Material provided -
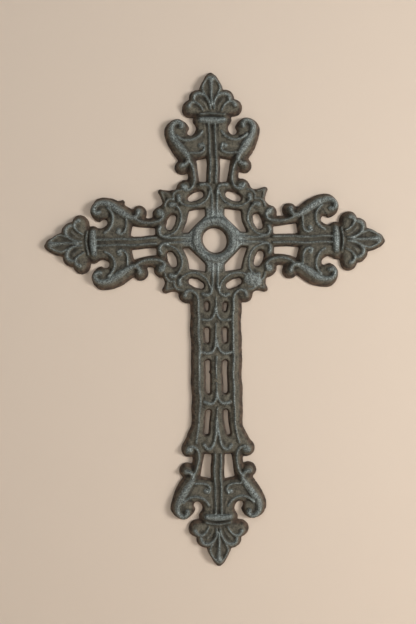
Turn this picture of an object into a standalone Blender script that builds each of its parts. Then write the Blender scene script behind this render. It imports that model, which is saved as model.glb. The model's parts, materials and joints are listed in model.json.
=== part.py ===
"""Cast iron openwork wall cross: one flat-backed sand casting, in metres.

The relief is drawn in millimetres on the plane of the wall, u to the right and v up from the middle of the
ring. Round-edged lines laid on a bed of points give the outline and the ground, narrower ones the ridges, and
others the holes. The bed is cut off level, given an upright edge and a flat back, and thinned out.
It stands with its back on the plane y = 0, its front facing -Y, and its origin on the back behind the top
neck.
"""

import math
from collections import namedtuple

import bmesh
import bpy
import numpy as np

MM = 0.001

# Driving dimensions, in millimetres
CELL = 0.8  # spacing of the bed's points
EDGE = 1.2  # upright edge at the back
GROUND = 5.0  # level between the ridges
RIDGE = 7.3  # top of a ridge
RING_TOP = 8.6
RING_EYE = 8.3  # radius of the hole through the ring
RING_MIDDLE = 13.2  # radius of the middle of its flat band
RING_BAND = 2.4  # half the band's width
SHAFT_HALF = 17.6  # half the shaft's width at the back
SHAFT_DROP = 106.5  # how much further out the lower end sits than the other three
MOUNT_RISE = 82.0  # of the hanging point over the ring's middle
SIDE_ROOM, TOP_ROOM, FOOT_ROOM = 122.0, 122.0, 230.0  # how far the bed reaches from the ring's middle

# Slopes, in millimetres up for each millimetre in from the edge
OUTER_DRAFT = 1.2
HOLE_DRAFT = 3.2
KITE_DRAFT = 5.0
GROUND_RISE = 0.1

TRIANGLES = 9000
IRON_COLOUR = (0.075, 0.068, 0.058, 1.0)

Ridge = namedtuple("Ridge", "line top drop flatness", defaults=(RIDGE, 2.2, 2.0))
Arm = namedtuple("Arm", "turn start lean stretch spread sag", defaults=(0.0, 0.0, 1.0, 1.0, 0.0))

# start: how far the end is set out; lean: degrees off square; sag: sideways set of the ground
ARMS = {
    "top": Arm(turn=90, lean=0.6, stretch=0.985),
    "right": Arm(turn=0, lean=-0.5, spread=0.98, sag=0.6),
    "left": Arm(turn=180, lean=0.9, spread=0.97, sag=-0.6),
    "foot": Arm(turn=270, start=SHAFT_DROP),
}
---
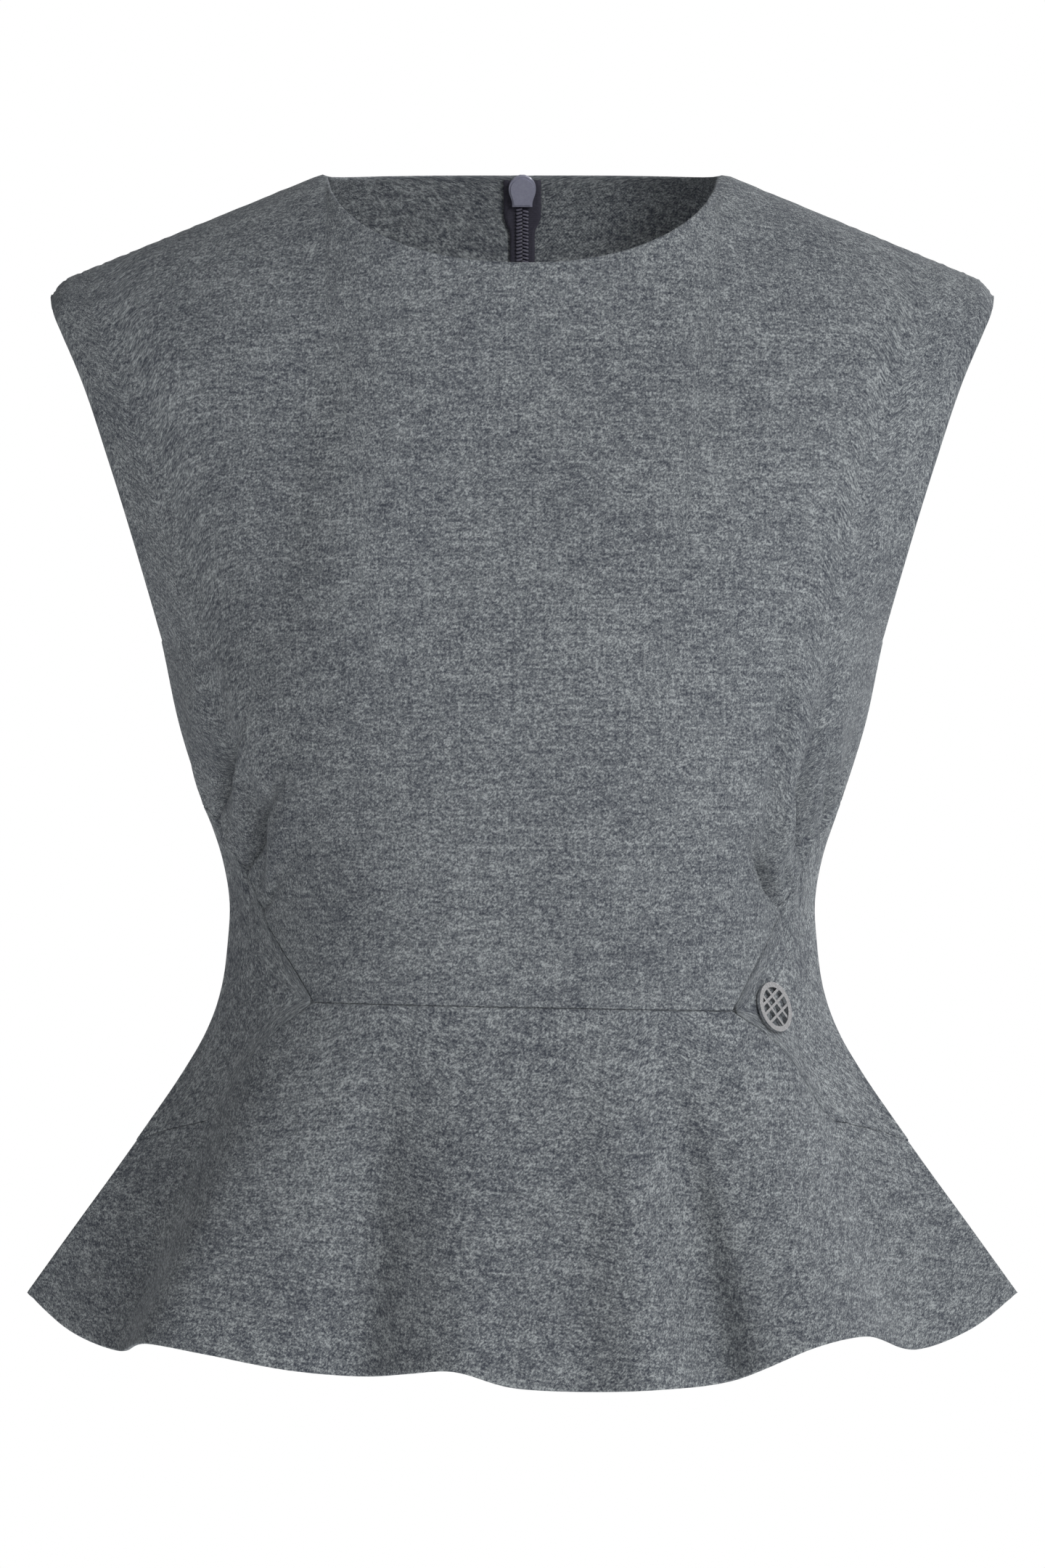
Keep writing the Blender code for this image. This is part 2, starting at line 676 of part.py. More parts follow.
==
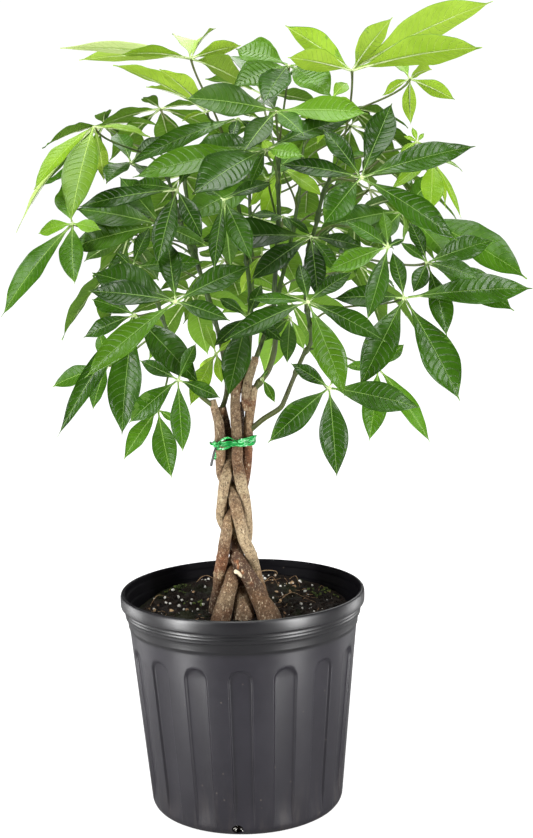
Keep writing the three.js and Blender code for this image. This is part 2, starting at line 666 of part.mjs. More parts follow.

What the task requires -
Taking the records above, retype every line from the one with "Turn this picture" down to the one with "casting, in metres.", exactly and with nothing else.

Full solution -
Turn this picture of an object into a standalone Blender script that builds each of its parts. Then write the Blender scene script behind this render. It imports that model, which is saved as model.glb. The model's parts, materials and joints are listed in model.json.
=== part.py ===
"""Cast iron openwork wall cross: one flat-backed sand casting, in metres.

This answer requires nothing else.